Bisogna rimettere i giudici della Corte Suprema al loro posto. Questo il mantra che percorre la destra israeliana dopo che l’Alta Corte ha bocciato martedì scorso come incostituzionale la legge per riconoscere retroattivamente le case dei coloni costruite su terre private in Cisgiordania. Fra le altre cose una tale legge, se implementata, avrebbe potuto portare a petizioni alla Corte Penale internazionale de l’Aia.

I giudici hanno protetto lo Stato di Israele dall’essere messo all’indice, ma questo non interessa ai politici, ai coloni, agli attivisti che vedono la Corte come l’ultimo ostacolo per – finalmente – prendersi tutto. Sono gli stessi giudici che circa un mese fa hanno votato per lasciare che Benjamin Netanyahu guidasse il governo, nonostante le gravi accuse penali contro di lui. La stessa Corte ha decretato che la legge per legalizzare migliaia di case negli insediamenti in Cisgiordania non era costituzionale e l’ha cancellata.

Trent’anni dopo che la “Legge fondamentale: dignità umana e libertà” è stata legiferata e dopo che è stata costantemente abbattuta dai politici, la Corte ha rispolverato la clausola 8 e l’ha utilizzata per prendere la decisione finale: “Non vi sarà alcuna violazione dei diritti ai sensi della presente Legge fondamentale se non da una legge che si addice ai valori dello Stato di Israele, promulgata per uno scopo adeguato e in misura non superiore a quanto richiesto”. Semplice, equilibrato, corretto.

La legge per il riconoscimento retroattivo degli insediamenti costruiti su terra privata palestinese venne votata nel febbraio 2017, e passò alla Knesset con una maggioranza di 60 a 52. Le molte petizioni presentate contro di essa hanno comportato il ritardo della legislazione in attesa di una decisione giudiziaria, che è stata presa appunto martedì.
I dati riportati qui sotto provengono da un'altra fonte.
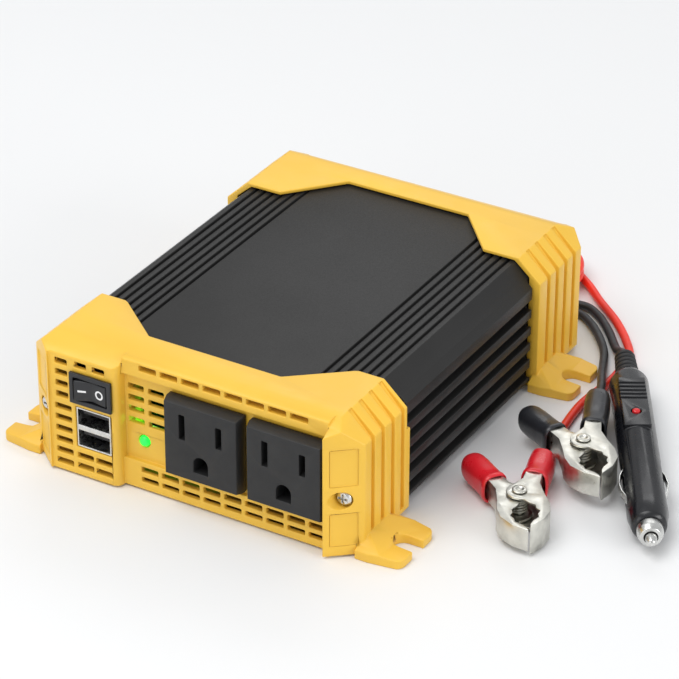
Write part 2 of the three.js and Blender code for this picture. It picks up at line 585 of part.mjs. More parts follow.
CLIPS.forEach((clip) => {
  const { name, at, angle, grip, boot, leadHeight } = clip;
  const group = new THREE.Group();
  group.position.set(...at);
  group.rotation.z = degrees(angle);
  group.scale.setScalar(CLIP.scale);
  object.add(group);
  const { low, high, sheet } = CLIP;
  const [innerLow, innerHigh] = [low + sheet + 0.4, high - sheet - 0.4];
  const flip = (solid) => solid.mirror([0, 1, 0]);
  const sleeve = paint(grip, 0.45, 0);
  add(`${name}_clip_fixed_jaw`, clipJaw(low, high), STEEL, group);
  add(`${name}_clip_moving_jaw`, flip(clipJaw(innerLow, innerHigh)), STEEL, group);
  add(`${name}_clip_fixed_grip`, clipGrip(0, 13, boot, leadHeight), sleeve, group);
  add(`${name}_clip_moving_grip`, flip(clipGrip(innerLow - 1.1, innerHigh + 1.1, HANDLE.grip)), sleeve, group);
  const rivet = [[0, 0.15], [2.5, 0.15], [2.5, 0.75], [1.45, 0.75], [1.45, 12.25], [2.5, 12.25], [2.5, 12.6], [0, 12.85]];
  add(`${name}_clip_rivet`, turned(rivet, 16), STEEL, group);
  const spring = [[1.9, 3.9], [3.4, 3.9], [3.4, 9.1], [1.9, 9.1], [1.9, 3.9]];
  add(`${name}_clip_spring`, turned(spring, 16), STEEL, group);
});

// ---- 12 V plug ----
const plugAt = (along, z = PLUG.axisZ) => [
  PLUG.start[0] + along * Math.cos(degrees(PLUG.angle)),
  PLUG.start[1] + along * Math.sin(degrees(PLUG.angle)),
  z,
];
{
  const group = new THREE.Group();
  group.position.set(...plugAt(0));
  group.rotation.z = degrees(PLUG.angle);
  object.add(group);
  // Turned pieces lie along the group's +X.
  const lying = (points, sides = 24) => turned(points, sides).rotateY(Math.PI / 2);
  const ribs = [[0, 0], [2.3, 0]];
  for (let i = 0; i < 5; i += 1) {
    const s = 0.8 + i * 2.5;
    ribs.push([2.4 + i * 0.12, s], [3.3 + i * 0.12, s + 0.3], [3.3 + i * 0.12, s + 1.4], [2.4 + i * 0.12, s + 1.7]);
  }
  ribs.push([3, 13.6], [0, 13.6]);
  add('plug_strain_relief', lying(ribs, 12), BLACK, group);
  const { radius } = PLUG;
  const profile = [[0, 14], [4.6, 14], [radius, 18], [radius, 92], [radius - 0.9, 97.5], [4.2, 98.6], [0, 98.6]];
  let body = toSolid(lying(profile, 32));
  body = body.add(box(24, 52, -4.2, 4.2, 3, radius + 0.55));
  for (let i = 0; i < 5; i += 1) {
    body = body.subtract(box(27 + i * 2.2, 28 + i * 2.2, -9, 9, radius - 0.1, 9));
  }
  const ledHole = toSolid(turned([[0, 0], [1.6, 0], [1.6, 5], [0, 5]], 16).translate(44, 0, 5.4));
  body = body.subtract(ledHole);
  [-1, 1].forEach((side) => {
    body = body.subtract(box(64, 88, side > 0 ? 2.4 : -9, side > 0 ? 9 : -2.4, -1.7, 1.7));
  });
  body = body.subtract(toSolid(lying([[0, 93.5], [2.2, 93.5], [2.2, 99], [0, 99]], 16)));
  add('plug_body', body, BLACK, group);
  const lens = turned([[0, 0], [1.25, 0], [1.25, 1.2], [0.7, 1.6], [0, 1.7]], 16).translate(0, 0, 5.7);
  add('plug_led', lens, RED, group).position.x = 44;
  const collar = [[2.2, 98.9], [4, 98.9], [4, 101.4], [3.2, 103.4], [2.2, 103.4], [2.2, 98.9]];
  add('plug_collar', lying(collar, 20), STEEL, group);
  const pin = [[0, 97.2], [1.8, 97.2], [1.8, 104.6], [1.1, 106.6], [0, 107]];
  add('plug_tip_pin', lying(pin, 16), STEEL, group);
  [['left', 1], ['right', -1]].forEach(([side, hand]) => {
    const bow = [[65, 4.75], [67, 5.2], [72, 7.1], [76, 7.6], [80, 7.1], [85, 5.2], [87, 4.75]];
    const inner = bow.map(([s, v]) => [s, v - 0.5]).reverse();
    const spring = raised([...bow, ...inner].map(([s, v]) => [s, v * hand]), -1.3, 1.3);
    add(`plug_side_contact_${side}`, spring, STEEL, group);
  });
}

// ---- glands and leads ----
function addLead({ name, material, coilX, glandX, turn, out, end }) {
  const gland = [
    [LEAD / 2 + GAP, 0], [2.9, 0], [2.9, 3.2], [4.2, 3.2], [4.2, 4.4], [2.6, 6.4], [2, 7.4],
    [LEAD / 2 + GAP, 7.4], [LEAD / 2 + GAP, 0],
  ];
  const bush = add(`${name}_gland`, turned(gland, 14), BLACK);
  bush.rotation.x = degrees(-90);
  bush.position.set(glandX, REAR_PANEL - 2.7, GLAND_Z);
  const half = COIL.across * LEAD / 2 + 0.2;
  const height = COIL.layers * LEAD + 0.2;
  const ring = [
    [COIL.radius - half, 0], [COIL.radius + half, 0], [COIL.radius + half, height],
    [COIL.radius - half, height], [COIL.radius - half, 0],
  ];
  add(`${name}_coil`, turned(ring, 20), material).position.set(coilX, COIL.y, 0.05);
  const top = (COIL.layers - 0.5) * LEAD;
  add(`${name}_in`, tube([
    [glandX, 55, GLAND_Z], [glandX, 70, GLAND_Z], [glandX, 78, GLAND_Z], [glandX, 82, GLAND_Z - 0.6],
    [glandX, 86, GLAND_Z - 2.2], [glandX, 89.2, top + 3.8],
  ]), material);
  const points = [...out.map(([x, y]) => [x, y, FLOOR]), ...end];
  add(`${name}_out`, tube(points), material);
}
const [redLead, blackLead, plugLead] = leads;
redLead.end = [[81.3, 2, 1.7], [81.9, 0, 2.6], clipEntry(CLIPS[0])];
blackLead.end = [[72.6, 55.8, 2.9], [75.6, 49.2, 5], [79, 42, 7], clipEntry(CLIPS[1])];
plugLead.end = [[70.6, 70.8, 2.6], [74, 67, 4.9], plugAt(-2 * GAP)];
leads.forEach(addLead);

export default object;
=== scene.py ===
# Looks of a power inverter: finned aluminium body, yellow end caps, outlets, and a 12 V lead set.
# Lengths are in millimetres and become metres in metres(). +Z is up, and +X runs along the outlet face.

import json
import math

import bmesh
import bpy
from mathutils import Matrix, Vector


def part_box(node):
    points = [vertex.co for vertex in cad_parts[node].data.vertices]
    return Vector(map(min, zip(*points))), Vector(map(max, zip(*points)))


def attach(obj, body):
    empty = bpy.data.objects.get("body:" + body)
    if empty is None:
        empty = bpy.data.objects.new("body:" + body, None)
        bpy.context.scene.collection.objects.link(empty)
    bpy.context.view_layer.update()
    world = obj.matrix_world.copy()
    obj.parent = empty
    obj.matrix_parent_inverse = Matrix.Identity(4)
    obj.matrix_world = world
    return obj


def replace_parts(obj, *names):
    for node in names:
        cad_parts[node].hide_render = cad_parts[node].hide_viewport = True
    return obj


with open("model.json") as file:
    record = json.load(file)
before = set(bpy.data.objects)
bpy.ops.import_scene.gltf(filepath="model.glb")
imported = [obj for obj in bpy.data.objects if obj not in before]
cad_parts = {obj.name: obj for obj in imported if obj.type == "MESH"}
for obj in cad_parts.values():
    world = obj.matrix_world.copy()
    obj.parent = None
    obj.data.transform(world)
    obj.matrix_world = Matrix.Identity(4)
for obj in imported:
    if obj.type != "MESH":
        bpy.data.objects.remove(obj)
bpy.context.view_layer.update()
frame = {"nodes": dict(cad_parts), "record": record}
record = frame["record"]
scene = bpy.context.scene


def metres(point):
    """A point in millimetres as a vector in metres."""
    return Vector(point) / 1000


# ---------- camera ----------
CAMERA_AT = (0.4517, -0.7555, 0.5382)
LOOK_AT = (0.00861, 0.0, 0.02393)
CAMERA_ROLL = 0.11
LENS = 173.6


def add_camera():
    data = bpy.data.cameras.new("camera")
    data.lens = LENS
    data.sensor_width = 36.0
    data.clip_start = 0.05
    data.clip_end = 20.0
    camera = bpy.data.objects.new("camera", data)
    aim = (Vector(LOOK_AT) - Vector(CAMERA_AT)).to_track_quat("-Z", "Y")
    roll = Matrix.Rotation(math.radians(CAMERA_ROLL), 4, "Z")
    camera.matrix_world = Matrix.Translation(CAMERA_AT) @ aim.to_matrix().to_4x4() @ roll
    scene.collection.objects.link(camera)
    scene.camera = camera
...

La legge aveva lo scopo di legittimare la costruzioni illegali in Cisgiordania e approvare più di 2.000 case di coloni costruite su terre private palestinesi.

Già prima che venisse votata, il procuratore generale Avichai Mandelblit aveva chiesto il rinvio, vista la sua problematica legalità rispetto al diritto internazionale e la posizione dell’Alta Corte. Non avrebbe difeso il disegno di legge se fosse stato approvato dalla Knesset, sostenendo che la legge era incostituzionale e avrebbe potuto portare a una petizione contro Israele alla Corte Penale Internazionale.

La maggior parte dei giudici del panel ha adottato l’opinione del procuratore generale decidendo infatti che una violazione del diritto alla proprietà e all’uguaglianza è grave, sproporzionata e causa più danni che benefici. Ma non è tutto. Il gruppo di esperti scientifici ha anche osservato che i palestinesi della Cisgiordania hanno uno status speciale di “residenti protetti”, a causa della loro presenza in un’area sotto occupazione belligerante.

La legge, hanno affermato i giudici, dava una chiara priorità agli interessi dei coloni israeliani violando i diritti dei palestinesi. Da qui l’aspetto internazionale di questo importante verdetto. Il Tribunale penale internazionale dell’Aia è autorizzato a indagare e perseguire solo quando uno Stato non segue il processo statale o il suo sistema giudiziario risulta essere di parte o mal funzionante. Funge da istituzione giudiziaria residua supplementare. In altre parole, il tribunale ha autorità secondaria sulla giurisdizione nazionale.

Un “position paper” presentato dal procuratore generale Mandelblit alla Corte penale internazionale sei mesi fa ha sottolineato che Israele è in grado di affrontare il conflitto palestinese attraverso negoziati diretti, con vari canali di compensazione e meccanismi di discrezione e controllo. Soprattutto, afferma il documento, il sistema giudiziario israeliano è noto in tutto il mondo per l’indipendenza dei suoi giudici, la qualità delle sue decisioni e la profondità del suo impegno per lo stato di diritto. Questa è una specie di “Iron Dome” fornito dall’Alta Corte di giustizia, per ora, contro l’Icc de l’Aia.

Netanyahu e i suoi che non risparmiano i giudici di critiche (e anche di minacce) sono adesso impegnati a riscrivere una legge che comporti anche l’annessione del 30% della Cisgiordania – entro la data “irrinunciabile” del 1° luglio – come desidera il premier. Ma sarà uno slalom legale impossibile. Perché diversamente dai territori annessi dopo il 1967, quando Israele ha dato pieni diritti ai residenti in quelle aree (come Gerusalemme Est), Netanyahu ha già annunciato che ai palestinesi residenti nella Valle del Giordano non sarà data nessuna cittadinanza.